I will leave you with a Roasted Beet Salad recipe card below, but it truly is a guideline and it won’t be as detailed as some of mine are.  If you like trying your hand at adapting a recipe, a few more that works well with include Watermelon Salad with Ricotta Salata, Sweet Corn Salad, and Red Snapper Salad.
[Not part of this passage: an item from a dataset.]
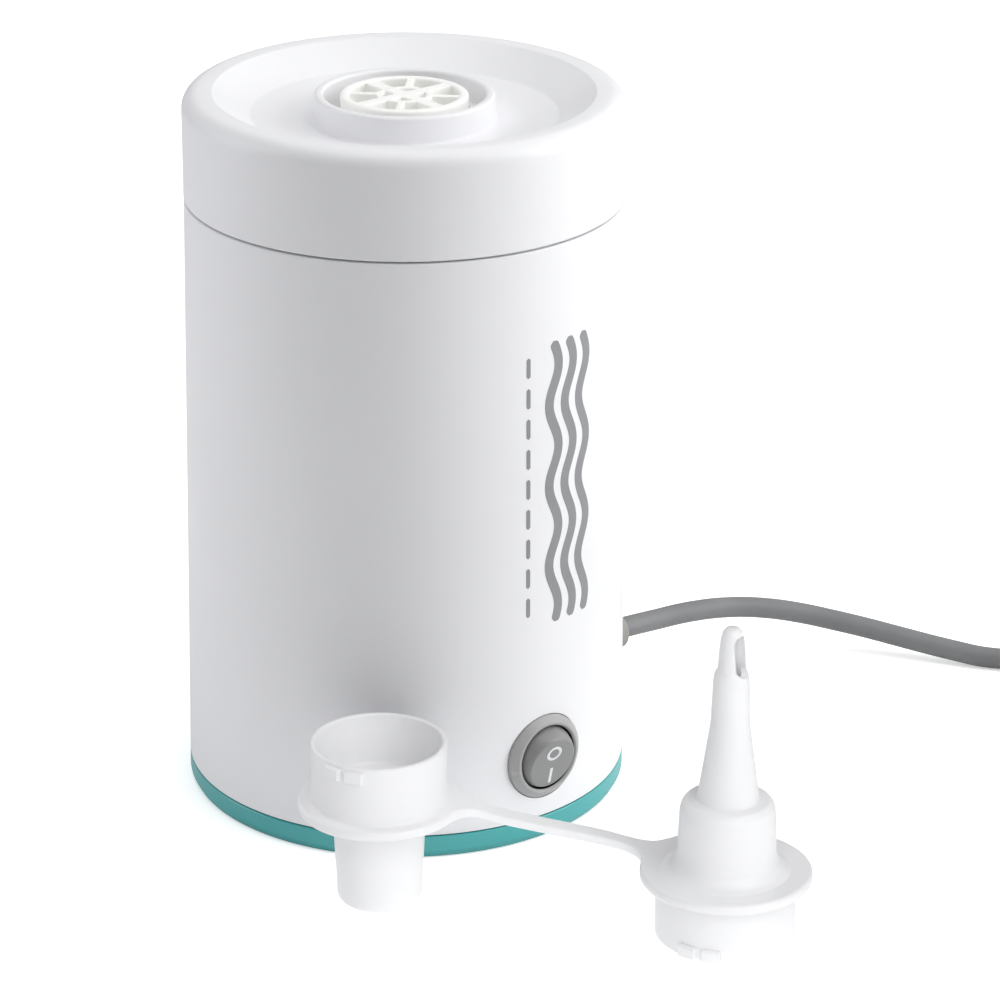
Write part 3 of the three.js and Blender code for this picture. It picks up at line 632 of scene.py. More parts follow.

Roast Beet Salad with Pomegranate Molasses Dressing

Course: Main Course, Salad, Side Dish
Cuisine: Mediterranean
Keyword: beets, Lettuce, pecan, pomegranate
Prep Time: 10 minutes
Cook Time: 1 hour
Servings: 2
Print Recipe

Ingredients

  • 1 Bunch Fresh Beets trimmed and rinsed
  • 2 TBS extra virgin olive oil
  • kosher salt and fresh ground black pepper to taste
  • 3 cups lettuce roughly chopped
  • 1/4 cup chopped pecans
  • 1 TBS water
  • 1 TBS granulated sugar
  • 1 TBS diced fresh mozzarella cheese
  • 1 TBS Pomegranate Syrup or Molasses

Instructions

  • Preheat oven to 350F/180C
  • Place beets in shallow baking dish
  • Add extra virgin olive oil, kosher salt and fresh ground black pepper
  • Toss around in the pan until beets are evenly coated
  • Cover pan tightly with foil and bake in oven for about 1 hour, or until a sharp knife easily slides into the largest beet
  • While beets are cooking, heat a small saute pan over medium high heat
  • Add pecan pieces and toast for about 3 minutes, gently shaking the pan two or three times to prevent burning.
  • Add water and sugar, and stir to coat pecan pieces
  • Remove from heat and continue stirring until all water is gone
  • When beets come out of the oven, set aside any liquid in the bottom of the pan
  • Peel beets and then let cool
  • Place reserved beet liquid to a small measuring cup. Add about as much pomegranate syrup as there is reserved water. Whisk together
  • Cut the beet pieces then toss with the Pomegranate dressing
  • Combine beets, lettuce, nuts and cheese in a bowl and toss together.
  • Serve cool or at room temperature.